Print out each entry below exactly, please.

◆ Material for this exercise ◆
####
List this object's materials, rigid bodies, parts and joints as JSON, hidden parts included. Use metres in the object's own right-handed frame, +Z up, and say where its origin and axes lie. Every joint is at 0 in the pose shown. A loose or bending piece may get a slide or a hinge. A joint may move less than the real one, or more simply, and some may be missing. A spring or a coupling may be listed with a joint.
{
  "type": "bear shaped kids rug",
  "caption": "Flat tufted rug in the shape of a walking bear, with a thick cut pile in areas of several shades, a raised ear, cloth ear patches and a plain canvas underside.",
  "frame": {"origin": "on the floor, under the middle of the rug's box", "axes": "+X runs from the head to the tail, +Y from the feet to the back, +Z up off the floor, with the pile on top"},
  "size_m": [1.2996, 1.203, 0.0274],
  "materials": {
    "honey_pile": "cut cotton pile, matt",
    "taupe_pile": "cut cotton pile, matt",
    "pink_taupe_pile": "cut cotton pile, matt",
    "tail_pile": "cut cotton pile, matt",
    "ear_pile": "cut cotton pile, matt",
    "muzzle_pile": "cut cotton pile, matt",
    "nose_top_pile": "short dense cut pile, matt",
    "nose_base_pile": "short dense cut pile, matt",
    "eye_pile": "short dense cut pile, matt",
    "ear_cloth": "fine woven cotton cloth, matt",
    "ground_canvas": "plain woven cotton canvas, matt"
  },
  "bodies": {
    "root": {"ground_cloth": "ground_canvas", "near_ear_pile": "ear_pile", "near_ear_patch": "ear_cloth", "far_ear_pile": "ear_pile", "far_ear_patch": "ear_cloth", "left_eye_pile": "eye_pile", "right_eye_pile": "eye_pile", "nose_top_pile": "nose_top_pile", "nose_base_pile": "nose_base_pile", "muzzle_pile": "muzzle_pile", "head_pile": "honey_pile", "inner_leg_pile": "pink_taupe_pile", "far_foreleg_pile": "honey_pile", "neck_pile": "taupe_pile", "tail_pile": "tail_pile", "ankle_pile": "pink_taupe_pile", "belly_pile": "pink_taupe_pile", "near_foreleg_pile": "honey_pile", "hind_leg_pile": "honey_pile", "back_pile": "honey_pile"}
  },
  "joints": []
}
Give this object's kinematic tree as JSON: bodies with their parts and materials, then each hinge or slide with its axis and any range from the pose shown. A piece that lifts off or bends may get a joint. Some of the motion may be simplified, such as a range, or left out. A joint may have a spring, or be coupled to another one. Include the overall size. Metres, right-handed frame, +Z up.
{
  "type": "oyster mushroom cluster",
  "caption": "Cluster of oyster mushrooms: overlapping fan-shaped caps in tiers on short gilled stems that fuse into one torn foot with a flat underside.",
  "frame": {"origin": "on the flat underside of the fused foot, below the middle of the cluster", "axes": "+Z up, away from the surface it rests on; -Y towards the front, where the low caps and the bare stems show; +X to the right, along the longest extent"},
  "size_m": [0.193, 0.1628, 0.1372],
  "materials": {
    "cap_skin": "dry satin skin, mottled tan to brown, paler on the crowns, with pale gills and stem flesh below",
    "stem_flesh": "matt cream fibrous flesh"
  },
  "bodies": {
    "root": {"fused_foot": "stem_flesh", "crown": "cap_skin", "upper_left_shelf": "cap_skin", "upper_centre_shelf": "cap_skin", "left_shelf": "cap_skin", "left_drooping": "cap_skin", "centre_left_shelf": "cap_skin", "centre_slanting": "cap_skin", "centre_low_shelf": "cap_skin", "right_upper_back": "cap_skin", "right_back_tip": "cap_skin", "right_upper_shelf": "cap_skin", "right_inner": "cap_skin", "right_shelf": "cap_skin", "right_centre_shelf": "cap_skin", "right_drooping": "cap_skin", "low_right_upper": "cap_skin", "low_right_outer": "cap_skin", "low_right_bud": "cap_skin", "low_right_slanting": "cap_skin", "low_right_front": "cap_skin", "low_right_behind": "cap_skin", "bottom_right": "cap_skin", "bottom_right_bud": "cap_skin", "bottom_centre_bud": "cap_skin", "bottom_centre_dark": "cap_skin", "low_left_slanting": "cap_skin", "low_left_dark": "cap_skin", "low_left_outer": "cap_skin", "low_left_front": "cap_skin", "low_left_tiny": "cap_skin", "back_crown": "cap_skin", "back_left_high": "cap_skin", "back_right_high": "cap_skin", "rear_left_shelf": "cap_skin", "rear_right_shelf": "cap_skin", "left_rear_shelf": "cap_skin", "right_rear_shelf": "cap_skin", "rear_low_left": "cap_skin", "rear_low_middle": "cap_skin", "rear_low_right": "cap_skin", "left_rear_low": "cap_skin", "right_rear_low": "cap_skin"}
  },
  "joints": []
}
####
◆ Written response ◆
List this object's materials, rigid bodies, parts and joints as JSON, hidden parts included. Use metres in the object's own right-handed frame, +Z up, and say where its origin and axes lie. Every joint is at 0 in the pose shown. A loose or bending piece may get a slide or a hinge. A joint may move less than the real one, or more simply, and some may be missing. A spring or a coupling may be listed with a joint.
{
  "type": "bear shaped kids rug",
  "caption": "Flat tufted rug in the shape of a walking bear, with a thick cut pile in areas of several shades, a raised ear, cloth ear patches and a plain canvas underside.",
  "frame": {"origin": "on the floor, under the middle of the rug's box", "axes": "+X runs from the head to the tail, +Y from the feet to the back, +Z up off the floor, with the pile on top"},
  "size_m": [1.2996, 1.203, 0.0274],
  "materials": {
    "honey_pile": "cut cotton pile, matt",
    "taupe_pile": "cut cotton pile, matt",
    "pink_taupe_pile": "cut cotton pile, matt",
    "tail_pile": "cut cotton pile, matt",
    "ear_pile": "cut cotton pile, matt",
    "muzzle_pile": "cut cotton pile, matt",
    "nose_top_pile": "short dense cut pile, matt",
    "nose_base_pile": "short dense cut pile, matt",
    "eye_pile": "short dense cut pile, matt",
    "ear_cloth": "fine woven cotton cloth, matt",
    "ground_canvas": "plain woven cotton canvas, matt"
  },
  "bodies": {
    "root": {"ground_cloth": "ground_canvas", "near_ear_pile": "ear_pile", "near_ear_patch": "ear_cloth", "far_ear_pile": "ear_pile", "far_ear_patch": "ear_cloth", "left_eye_pile": "eye_pile", "right_eye_pile": "eye_pile", "nose_top_pile": "nose_top_pile", "nose_base_pile": "nose_base_pile", "muzzle_pile": "muzzle_pile", "head_pile": "honey_pile", "inner_leg_pile": "pink_taupe_pile", "far_foreleg_pile": "honey_pile", "neck_pile": "taupe_pile", "tail_pile": "tail_pile", "ankle_pile": "pink_taupe_pile", "belly_pile": "pink_taupe_pile", "near_foreleg_pile": "honey_pile", "hind_leg_pile": "honey_pile", "back_pile": "honey_pile"}
  },
  "joints": []
}
Give this object's kinematic tree as JSON: bodies with their parts and materials, then each hinge or slide with its axis and any range from the pose shown. A piece that lifts off or bends may get a joint. Some of the motion may be simplified, such as a range, or left out. A joint may have a spring, or be coupled to another one. Include the overall size. Metres, right-handed frame, +Z up.
{
  "type": "oyster mushroom cluster",
  "caption": "Cluster of oyster mushrooms: overlapping fan-shaped caps in tiers on short gilled stems that fuse into one torn foot with a flat underside.",
  "frame": {"origin": "on the flat underside of the fused foot, below the middle of the cluster", "axes": "+Z up, away from the surface it rests on; -Y towards the front, where the low caps and the bare stems show; +X to the right, along the longest extent"},
  "size_m": [0.193, 0.1628, 0.1372],
  "materials": {
    "cap_skin": "dry satin skin, mottled tan to brown, paler on the crowns, with pale gills and stem flesh below",
    "stem_flesh": "matt cream fibrous flesh"
  },
  "bodies": {
    "root": {"fused_foot": "stem_flesh", "crown": "cap_skin", "upper_left_shelf": "cap_skin", "upper_centre_shelf": "cap_skin", "left_shelf": "cap_skin", "left_drooping": "cap_skin", "centre_left_shelf": "cap_skin", "centre_slanting": "cap_skin", "centre_low_shelf": "cap_skin", "right_upper_back": "cap_skin", "right_back_tip": "cap_skin", "right_upper_shelf": "cap_skin", "right_inner": "cap_skin", "right_shelf": "cap_skin", "right_centre_shelf": "cap_skin", "right_drooping": "cap_skin", "low_right_upper": "cap_skin", "low_right_outer": "cap_skin", "low_right_bud": "cap_skin", "low_right_slanting": "cap_skin", "low_right_front": "cap_skin", "low_right_behind": "cap_skin", "bottom_right": "cap_skin", "bottom_right_bud": "cap_skin", "bottom_centre_bud": "cap_skin", "bottom_centre_dark": "cap_skin", "low_left_slanting": "cap_skin", "low_left_dark": "cap_skin", "low_left_outer": "cap_skin", "low_left_front": "cap_skin", "low_left_tiny": "cap_skin", "back_crown": "cap_skin", "back_left_high": "cap_skin", "back_right_high": "cap_skin", "rear_left_shelf": "cap_skin", "rear_right_shelf": "cap_skin", "left_rear_shelf": "cap_skin", "right_rear_shelf": "cap_skin", "rear_low_left": "cap_skin", "rear_low_middle": "cap_skin", "rear_low_right": "cap_skin", "left_rear_low": "cap_skin", "right_rear_low": "cap_skin"}
  },
  "joints": []
}